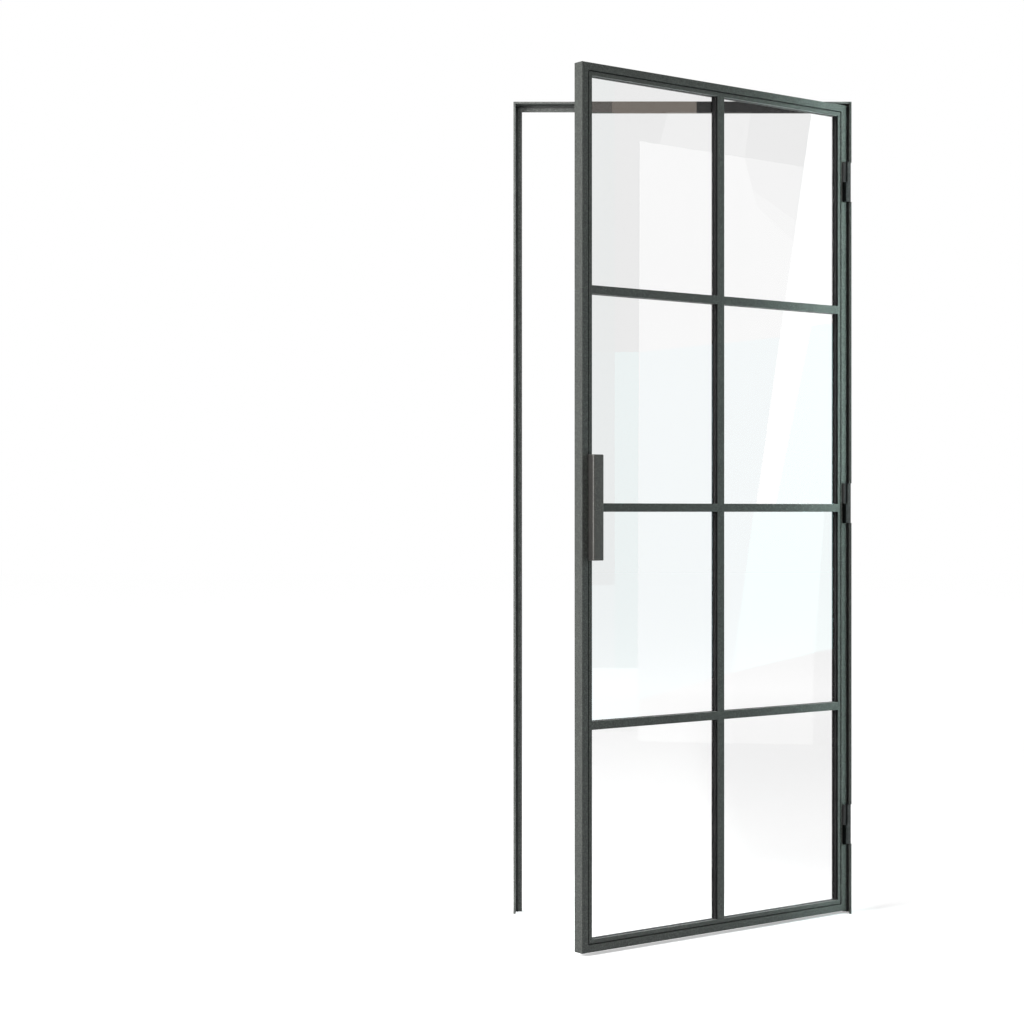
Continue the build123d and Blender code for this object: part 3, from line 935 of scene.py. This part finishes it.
def floor_paint():
    # Matt white that adds light for the camera, more of it far away and on the lock side.
    lift = bpy.context.scene.door_studio.floor_lift
    paint, tree, _ = new_material("floor paint")
    tree.nodes.clear()
    spot = object_place(tree)
    away = add_node(tree, "ShaderNodeVectorMath", {0: spot, 1: (*DOOR_MIDDLE.xy, 0)},
                    operation="DISTANCE").outputs["Value"]
    far = ranged(tree, away, FADE_DISTANCES, (lift, FAR_LIFT))
    x = add_node(tree, "ShaderNodeSeparateXYZ", {"Vector": spot}).outputs["X"]
    beside = ranged(tree, x, LOCK_SIDE_PLACES, (LOCK_SIDE_LIFT, 0))
    near = ranged(tree, away, LOCK_SIDE_DISTANCES, (1, 0))
    total = calculated(tree, "MULTIPLY_ADD", beside, near, far)
    strength = calculated(tree, "MULTIPLY", seen_directly(tree), total)
    matt = add_node(tree, "ShaderNodeBsdfDiffuse", {"Color": FLOOR_WHITE})
    light = add_node(tree, "ShaderNodeEmission", {"Strength": strength})
    both = add_node(tree, "ShaderNodeAddShader", {0: matt.outputs[0], 1: light.outputs[0]})
    add_node(tree, "ShaderNodeOutputMaterial", {"Surface": both.outputs[0]})
    return paint


def white_world():
    # White all round for whoever looks at it, and a softer even light on surfaces.
    studio, scene = bpy.context.scene.door_studio, bpy.context.scene
    scene.world = bpy.data.worlds.new("white surroundings")
    scene.world.use_nodes = True
    tree = scene.world.node_tree
    backdrop = tree.nodes["Background"]
    backdrop.inputs["Color"].default_value = (1, 1, 1, 1)
    level = ranged(tree, seen_directly(tree), (0, 1), (studio.world_level, 1.0))
    tree.links.new(level, backdrop.inputs["Strength"])


def soft_box(name, watts, size, spot, aim):
    lamp = bpy.data.lights.new(name, "AREA")
    lamp.energy = watts
    lamp.shape = "RECTANGLE"
    lamp.size, lamp.size_y = size
    box = linked_object(name, lamp)
    box.location = spot
    box.rotation_euler = (Vector(aim) - Vector(spot)).to_track_quat("-Z", "Y").to_euler()
    box.visible_camera = False
    return box


def strip_light(name, watts, low, high):
    # A narrow upright light beside the hinge stile that no reflection and no pane shows.
    level = (low + high) / 2
    strip = soft_box(name, watts, (STRIP_WIDTH, high - low), (STRIP_X, STRIP_Y, level),
                     (STRIP_AIM_X, STRIP_Y, level))
    strip.data.color = STRIP_TINT
    strip.visible_glossy = False
    strip.visible_transmission = False


def photo_camera():
    # The camera of the photograph: level, with its horizon and its centre column shifted.
    studio, scene = bpy.context.scene.door_studio, bpy.context.scene
    size = studio.image_size
    lens = bpy.data.cameras.new("camera")
    lens.sensor_width = SENSOR_WIDTH
    lens.lens = studio.focal_pixels / size * lens.sensor_width
    lens.shift_x = (size / 2 - studio.centre_column) / size
    lens.shift_y = (studio.centre_row - size / 2) / size
    camera = linked_object("camera", lens)
    camera.location = camera_place()
    camera.rotation_euler = (math.radians(90), 0, 0)
    scene.camera = camera


class DOOR_OT_studio(bpy.types.Operator):
    """Set up the floor, the soft light, the cards that the glass mirrors and the camera"""
    bl_idname = "door.studio"
    bl_label = "Studio"

    def execute(self, context):
        studio = context.scene.door_studio
        context.scene.view_settings.view_transform = "Standard"
        white_world()
        floor = [(-FLOOR_REACH, -FLOOR_REACH, 0), (FLOOR_REACH, -FLOOR_REACH, 0),
                 (FLOOR_REACH, FLOOR_REACH, 0), (-FLOOR_REACH, FLOOR_REACH, 0)]
        flat_card("floor", floor, floor_paint(), ())
        soft_box("left softbox", studio.left_watts, LEFT_BOX_SIZE, LEFT_BOX_PLACE, DOOR_MIDDLE)
        soft_box("top softbox", studio.top_watts, TOP_BOX_SIZE, TOP_BOX_PLACE, DOOR_MIDDLE)
        strip_light("low strip light", studio.strip_low_watts, 0, STRIP_MIDDLE)
        strip_light("high strip light", studio.strip_high_watts, STRIP_MIDDLE, STRIP_TOP)
        jamb_flag()
        # Glowing strips, seen only through the panes, paint light and shade on the head
        for name, ends, colour in HEAD_PAINTED_STRIPS:
            head_painted_strip(name, ends, colour)
        mirrored_card("front_window", FRONT_WINDOW, (1, 1, 1), FRONT_WINDOW_LEVEL)
        mirrored_card("dark_room", DARK_ROOM, (1, 1, 1), DARK_ROOM_LEVEL)
        for number, (name, corners, colour, strength) in enumerate(REFLECTION_CARDS, start=1):
            card_x = MIRRORED_WALL_X - MIRRORED_CARD_STEP * number
            spots = [mirrored_spot(column, row, card_x) for column, row in corners]
            mirrored_card(name, spots, colour, strength)
        photo_camera()
        return {"FINISHED"}


class DOOR_PT_panel(bpy.types.Panel):
    """Lists the sizes, the colours and the pieces of the door"""
    bl_label = "Glazed steel door"
    bl_idname = "DOOR_PT_panel"
    bl_space_type = "VIEW_3D"
    bl_region_type = "UI"
    bl_category = "Door"

    def draw(self, context):
        for settings in (getattr(context.scene, label) for label in SETTINGS):
            column = self.layout.column()
            for label in settings.__annotations__:
                column.prop(settings, label)
        for operator in OPERATORS:
            self.layout.operator(operator.bl_idname)


SETTINGS = {"door_sizes": DoorSizes, "door_colours": DoorColours, "door_studio": StudioSettings}
OPERATORS = (
    DOOR_OT_frame, DOOR_OT_seals, DOOR_OT_hinges, DOOR_OT_tubes, DOOR_OT_front_bars,
    DOOR_OT_back_bars, DOOR_OT_glazing, DOOR_OT_pulls, DOOR_OT_studio,
)


def register():
    for label, group in SETTINGS.items():
        bpy.utils.register_class(group)
        setattr(bpy.types.Scene, label, bpy.props.PointerProperty(type=group))
    for operator in OPERATORS:
        bpy.utils.register_class(operator)
    bpy.utils.register_class(DOOR_PT_panel)


def unregister():
    bpy.utils.unregister_class(DOOR_PT_panel)
    for operator in reversed(OPERATORS):
        bpy.utils.unregister_class(operator)
    for label, group in SETTINGS.items():
        delattr(bpy.types.Scene, label)
        bpy.utils.unregister_class(group)


def main():
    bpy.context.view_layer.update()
    register()
    bpy.ops.door.frame()
    bpy.ops.door.seals()
    bpy.ops.door.hinges()
    bpy.ops.door.tubes()
    bpy.ops.door.front_bars()
    bpy.ops.door.back_bars()
    bpy.ops.door.glazing()
    bpy.ops.door.pulls()
    bpy.ops.door.studio()


if __name__ == "__main__":
    main()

◇ ◇ ◇ ◇

#### Given task:
Return, word for word, every line from the line with "bpy.context.view_layer.update()" to the final line of the data.

#### Solution for this problem:
    bpy.context.view_layer.update()
    register()
    bpy.ops.door.frame()
    bpy.ops.door.seals()
    bpy.ops.door.hinges()
    bpy.ops.door.tubes()
    bpy.ops.door.front_bars()
    bpy.ops.door.back_bars()
    bpy.ops.door.glazing()
    bpy.ops.door.pulls()
    bpy.ops.door.studio()


if __name__ == "__main__":
    main()